Os textos que compõem a coletânea não tratam de estatísticas, números, medidas de prevenção sobre a pandemia. “Tratam, sim, de como isso é vivido para cada uma, nessa ótica do pequeno (desde os novos e simples gestos cotidianos, até as dores e esperanças que marcam os dias). Que sentimentos e sensações compreendem, que lembranças disparam, o que as fazem pensar”, detalha Alice.

“Foi muito interessante perceber a tessitura de todo o processo durante o mês de maio. E mais importante do que o resultado de tudo isso é poder perceber que existem realidades distintas de mulheres diante de uma crise como a pandemia que vivemos”, conta Glória Diógenes, professora do Programa de Pós-Graduação em Sociologia da UFC e fascinada por leitura e escrita desde a infância. Além de ter um de seus textos na publicação, ela organizou a iniciativa juntamente com Lara Denise Silva e Alice Dote, que também realizou as ilustrações e o projeto gráfico da publicação.

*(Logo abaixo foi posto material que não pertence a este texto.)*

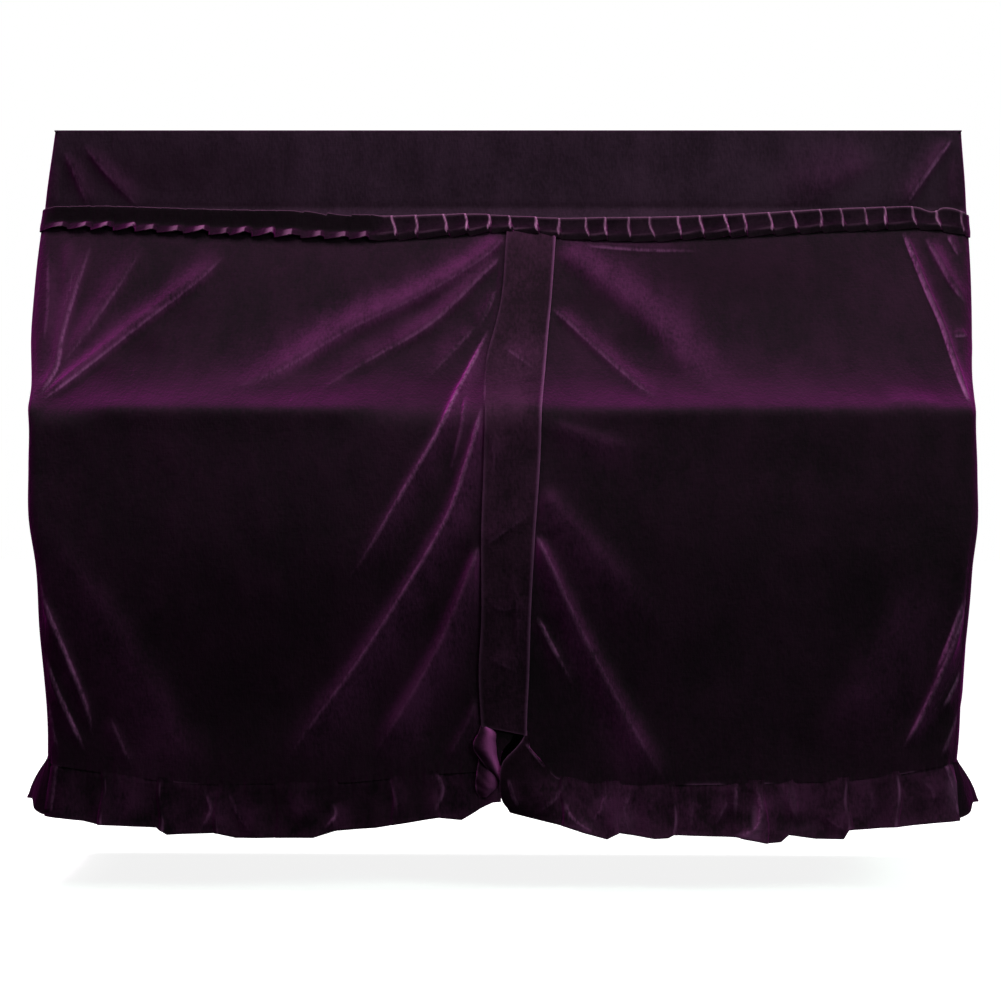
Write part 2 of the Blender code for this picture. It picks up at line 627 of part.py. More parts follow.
def top_panel(collection):
    """The flat panel over the lid, out to the outer face of the walls below it."""
    half = LID_WIDTH / 2 - CLOTH
    near, far = -(LID_DEPTH / 2 + LID_CLEARANCE), BACK_Y
    radius = FRONT_CORNERS[0].radius
    corners = (             # each rounded corner: its sharp point, its radius, where its arc starts
        (half, near, radius, -pi / 2),
        (half, far, BACK_RADIUS, 0.0),
        (-half, far, BACK_RADIUS, pi / 2),
        (-half, near, radius, pi),
    )
    points = []
    for x, y, radius, start in corners:
        centre = (x - np.sign(x) * radius, y - np.sign(y) * radius)
        for angle in np.linspace(start, start + pi / 2, 7):
            points.append((centre[0] + (radius + CLOTH) * np.cos(angle),
                           centre[1] + (radius + CLOTH) * np.sin(angle), 0.0, 1.0))
    outline = bpy.data.curves.new("top_panel", "CURVE")
    outline.dimensions = "2D"
    outline.fill_mode = "BOTH"
    outline.extrude = CLOTH / 2
    spline = outline.splines.new("POLY")
    spline.points.add(len(points) - 1)
    for target, point in zip(spline.points, points):
        target.co = point
    spline.use_cyclic_u = True
    outline.materials.append(material("top_panel"))
    panel = bpy.data.objects.new("top_panel", outline)
    panel.location = (0.0, 0.0, CLOTH / 2)
    collection.objects.link(panel)


def side_hem(place):
    return np.full_like(place, SIDE_HEM_Z)


def main():
    clear_scene()
    cover = bpy.data.collections.new("piano_cover")
    bpy.context.scene.collection.children.link(cover)

    top_panel(cover)
    cloth("yoke", on_wall("front", YOKE), 150, 16, cover, keep=0.065)
    cloth("curtain_left", on_wall("front", LEFT_CURTAIN), 100, 116, cover, keep=0.070)
    cloth("curtain_right", on_wall("front", RIGHT_CURTAIN, raised_edge), 88, 116, cover, keep=0.076)
    cloth("placket", on_wall("front", PLACKET, placket_lift), 8, 130, cover, keep=0.15)
    for side in ("left", "right"):
        cloth(f"side_{side}", on_wall(side, SIDE[side]), 66, 100, cover, keep=0.056)
    cloth("back_panel", on_wall("back", SIDE["back"]), 100, 70, cover, keep=0.022)

    for side, columns in (("front", 117), ("left", 30), ("right", 30)):
        cloth(f"trim_{side}", trim_shape(side), columns, 2, cover, thickness=TRIM_CLOTH)

    left_hem = flounce_shape("front", LEFT_CURTAIN, lambda x: read(FRONT_HEM, "x", "bottom", x),
                             PLEATS_LEFT, LEFT_LOOSE_END, 1.0)
    right_hem = flounce_shape("front", RIGHT_CURTAIN,
                              lambda x: read(FRONT_HEM_RIGHT, "x", "bottom", x),
                              PLEATS_RIGHT, RIGHT_LOOSE_END, 0.0)
    cloth("flounce_front_left", left_hem, 44, 4, cover)
    cloth("flounce_front_right", right_hem, 44, 4, cover)
    for side, columns in (("left", 35), ("right", 35), ("back", 64)):
        gathered = flounce_shape(side, SIDE[side], side_hem, even_pleats(side))
        cloth(f"flounce_{side}", gathered, columns, 2, cover)


main()
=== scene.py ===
"""Looks of the velvet cover for an upright piano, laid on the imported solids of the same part.

The solids' origin is the underside of the top panel, +X is to the right for someone at the
keyboard, the keyboard side faces -Y and +Z is up. Metres throughout. Each sheet is a fine grid
on the wall that its solid follows, with the creases, rolled edges and pile that the solids lack.
"""
from collections import namedtuple
from math import pi, radians

import bpy
import numpy as np
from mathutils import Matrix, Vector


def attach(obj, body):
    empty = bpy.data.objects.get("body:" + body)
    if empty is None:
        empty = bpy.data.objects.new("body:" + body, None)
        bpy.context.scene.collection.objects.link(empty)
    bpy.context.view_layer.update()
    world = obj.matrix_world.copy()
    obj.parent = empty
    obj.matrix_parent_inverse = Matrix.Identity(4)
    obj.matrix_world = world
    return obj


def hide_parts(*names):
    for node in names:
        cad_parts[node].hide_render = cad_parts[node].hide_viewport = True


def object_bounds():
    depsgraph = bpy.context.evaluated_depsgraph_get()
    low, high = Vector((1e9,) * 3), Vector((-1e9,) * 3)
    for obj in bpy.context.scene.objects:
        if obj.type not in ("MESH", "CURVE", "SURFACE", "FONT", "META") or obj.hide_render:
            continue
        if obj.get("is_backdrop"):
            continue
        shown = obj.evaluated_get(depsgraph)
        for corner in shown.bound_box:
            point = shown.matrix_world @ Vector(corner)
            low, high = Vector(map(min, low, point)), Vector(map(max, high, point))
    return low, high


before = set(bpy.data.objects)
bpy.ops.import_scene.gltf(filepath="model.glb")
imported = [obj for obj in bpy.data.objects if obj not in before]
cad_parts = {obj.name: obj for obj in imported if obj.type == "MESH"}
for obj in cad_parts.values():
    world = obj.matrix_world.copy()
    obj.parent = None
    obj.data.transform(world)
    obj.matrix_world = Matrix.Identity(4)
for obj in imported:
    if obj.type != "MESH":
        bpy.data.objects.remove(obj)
cad_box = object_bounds()


# ---- tables ----
def metres(value):
    """A number of millimetres, or nested tuples of them, in metres."""
    if isinstance(value, tuple):
        return tuple(metres(part) for part in value)
    return value / 1000


def table(columns, *rows):
    """Rows with named columns. Those with _mm in their names are written in mm, kept in metres."""
    names = columns.split()
    row_type = namedtuple("Row", [name.removesuffix("_mm") for name in names])
    named = []
    for row in rows:
        cells = zip(names, row, strict=True)
        named.append(row_type(*(metres(cell) if name.endswith("_mm") else cell for name, cell in cells)))
    return tuple(named)


# ---- sizes that the solids also have ----
LID_DEPTH = 0.380
LID_CLEARANCE = 0.002
BACK_Y = LID_DEPTH / 2 + LID_CLEARANCE
KEYBED_REACH = 0.280        # how far the keyboard stands out in front of the lid
CLOTH = 0.002
TRIM_CLOTH = 0.0015
PLUMB_Z = -0.126            # the front is plumb down to here, then slopes out to its ridge
YOKE_Z = -0.140             # the seam under the pleated strip
RIDGE_Z = -0.4635           # the keyboard's upper edge
KEYBED_BOTTOM_Z = -0.597
HEM_Z = -1.040
HEM_DRIFT = 0.015           # how far the cloth falls back below the keyboard
TAUT = 0.70                 # how much of the slope is straight; the rest swings out near its foot
SWING_POWER = 8
RIDGE_ROUNDING = 0.011
SOFT_ROUNDING = 0.034       # the same where folds lift the cloth off the keyboard's edge
BACK_HALF_WIDTH = 0.750
BACK_TAPER = 0.008
BACK_RADIUS = 0.012

# The front's half-widths, and the radius of its two vertical corners, down its height.
FRONT_CORNERS = table("z_mm left_mm right_mm radius_mm",
    (0, 747, 753, 8), (-140, 766, 763, 12), (-250, 773, 766, 22), (-350, 769, 761, 22),
    (-420, 756, 753, 18), (-473, 748, 748, 14), (-560, 747, 749, 16), (-640, 747, 749, 22),
    (-712, 737, 743, 28), (-825, 734, 737, 34), (-901, 728, 732, 34), (-976, 723, 727, 32),
    (-1020, 722, 722, 30))
# Where along the keyboard's edge the cloth is softly rounded, 1, or taut over it, 0.
RIDGE_SOFTNESS = table("x_mm share",
    (-746, 0), (-722, 1), (-690, 1), (-620, 0), (-260, 0), (-160, 0.9), (-30, 0.9), (80, 0.4),
    (200, 0))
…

Para Glória, que sempre cultivou o hábito de ler diários e biografias, realizar o projeto tem sido uma oportunidade de ter uma percepção íntima da existência e notar que escrever pode ser muito mais do que simplesmente grafar. “É ter essa percepção do como vamos construindo quem somos, que narrativas criamos sobre nós, porque a escrita também é pulsação, é potência de vida. Mais do que uma antologia, 'Escritas em pandemia' é um acontecimento em nossas vidas”, pondera.

Para a pesquisadora Lara Denise, a construção do projeto foi uma experiência sinérgica, leve e prazerosa. “Pude conhecer muitas mulheres, a gente se aproximou muito com o projeto. Tivemos uma parceria muito bonita na construção de tudo isso. Todas nós somos mulheres que escrevem a partir de nossas outras crises”, relata. Todo o projeto é independente e realizado sem financiamento. “Somos fotógrafas, escritoras, ilustradoras. Sem precisar de uma autorização de uma editora, a chancela de um especialista, e acho isso tudo muito positivo para o projeto”, analisa.

Confira trechos de alguns dos textos presentes em “Escritas em Pandemia”:

"Há muita coisa acontecendo dentro (de casa), a vida é mesmo essa travessia íntima por cursos d’água intermináveis. para além das pontas, quero nossos pulmões inundados de ar."
Trecho de Naiana Gomes

"não falo minha história, às vezes eu nego fingindo tá bem, taco na cara um sorriso sincero eu sou empolgada, mas por dentro quebrada vivo com bandaid por toda minha alma os dias se passam, os rios levam tudo até o corpo do menino, que enfim, permaneço em luto e o que são os frutos que vou colher quando o dia acabar? ou será que pra colher esses frutos, o grito engulo junto com meu chorar?"